**Source excerpt**
◆ ◆ ◆
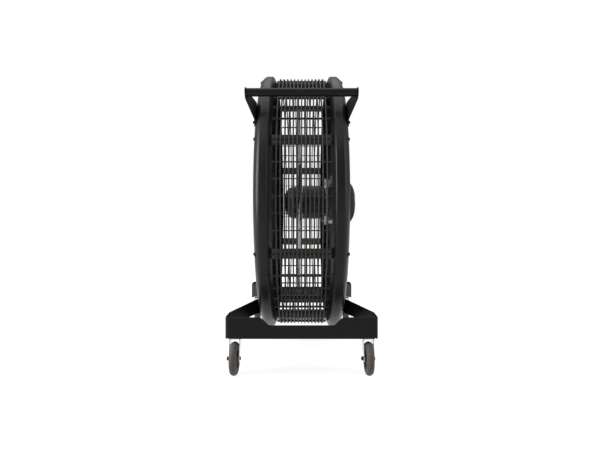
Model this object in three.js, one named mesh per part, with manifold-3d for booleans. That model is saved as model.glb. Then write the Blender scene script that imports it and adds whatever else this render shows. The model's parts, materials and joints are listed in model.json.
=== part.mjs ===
// Portable drum fan on a base with four casters. Millimetres, +Z up, floor at Z = 0.
// The rotor axis runs along X. Air leaves at the front, -X, and enters at +X and through the side cage.
import * as THREE from "three";
import { mergeVertices } from "three/addons/utils/BufferGeometryUtils.js";
import Module from "manifold-3d";

const wasm = await Module();
wasm.setup();

// ---- Driving dimensions ----
const gap = 0.3; // between pieces that touch
const slip = 0.4; // radial play of a turning or bolted fit

const axisHeight = 672;
const hoopRadius = 581;
const hoopWall = 6;
const lipSetback = 2; // mouth lip back from the hoop's face
const cageHalfWidth = 111; // centre plane to the hoop's inner edge
const seatDrop = 29; // rim down to the hoop's inner edge
const rimInset = 14; // inner edge to the rim's flat band
const rimWidth = 26;
const cornerDepth = 20;
const cornerFall = 18;
const faceBulge = 27.5; // rim band out to the hoop's face
const shoulderDrop = 72;
const mouthDrop = 105;
const hoopSegments = 48;
const roundSides = 24;
const rodSides = 12;
const boltSides = 8;

const panelCount = 8;
const ringCount = 13;
const ringPitch = 15.5;
const ringThickness = 5.6;
const ringDepth = 21;
const ringInset = 5; // hoop rim down to the rings' outer edge
const ringLap = 2; // rings sunk into the end bars
const panelBarWidth = 19;
const panelBarDepth = 12;
const arcSegments = 3;

const boltCircleDrop = 26;
const footBoltDrop = 52; // the two lower tie rods stand further in, where the feet bolt on
const boltHeadRadius = 7.5;
const boltHeadHeight = 5.5;
const boltHeadTaper = 0.8;
const boltShankRadius = 5;
const boltReach = 8; // shank past the inside of the hoop's wall

const grilleBar = 6;
const grilleRimBar = 9;
const grilleHubRadius = 118;
const grilleRings = 3;
const grilleOverlap = 8; // grille rim behind the hoop's lip
const grilleSpokes = 8;
const spokeWidth = 4;
const capHeight = 5;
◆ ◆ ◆
**Instructions for the task**
Quote the data above in full, changing nothing.

**Task result**
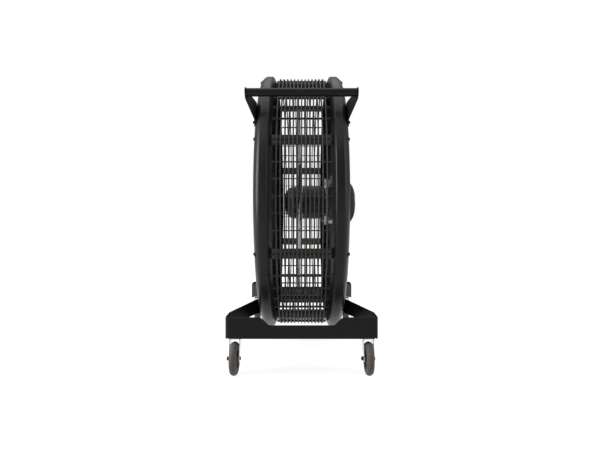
Model this object in three.js, one named mesh per part, with manifold-3d for booleans. That model is saved as model.glb. Then write the Blender scene script that imports it and adds whatever else this render shows. The model's parts, materials and joints are listed in model.json.
=== part.mjs ===
// Portable drum fan on a base with four casters. Millimetres, +Z up, floor at Z = 0.
// The rotor axis runs along X. Air leaves at the front, -X, and enters at +X and through the side cage.
import * as THREE from "three";
import { mergeVertices } from "three/addons/utils/BufferGeometryUtils.js";
import Module from "manifold-3d";

const wasm = await Module();
wasm.setup();

// ---- Driving dimensions ----
const gap = 0.3; // between pieces that touch
const slip = 0.4; // radial play of a turning or bolted fit

const axisHeight = 672;
const hoopRadius = 581;
const hoopWall = 6;
const lipSetback = 2; // mouth lip back from the hoop's face
const cageHalfWidth = 111; // centre plane to the hoop's inner edge
const seatDrop = 29; // rim down to the hoop's inner edge
const rimInset = 14; // inner edge to the rim's flat band
const rimWidth = 26;
const cornerDepth = 20;
const cornerFall = 18;
const faceBulge = 27.5; // rim band out to the hoop's face
const shoulderDrop = 72;
const mouthDrop = 105;
const hoopSegments = 48;
const roundSides = 24;
const rodSides = 12;
const boltSides = 8;

const panelCount = 8;
const ringCount = 13;
const ringPitch = 15.5;
const ringThickness = 5.6;
const ringDepth = 21;
const ringInset = 5; // hoop rim down to the rings' outer edge
const ringLap = 2; // rings sunk into the end bars
const panelBarWidth = 19;
const panelBarDepth = 12;
const arcSegments = 3;

const boltCircleDrop = 26;
const footBoltDrop = 52; // the two lower tie rods stand further in, where the feet bolt on
const boltHeadRadius = 7.5;
const boltHeadHeight = 5.5;
const boltHeadTaper = 0.8;
const boltShankRadius = 5;
const boltReach = 8; // shank past the inside of the hoop's wall

const grilleBar = 6;
const grilleRimBar = 9;
const grilleHubRadius = 118;
const grilleRings = 3;
const grilleOverlap = 8; // grille rim behind the hoop's lip
const grilleSpokes = 8;
const spokeWidth = 4;
const capHeight = 5;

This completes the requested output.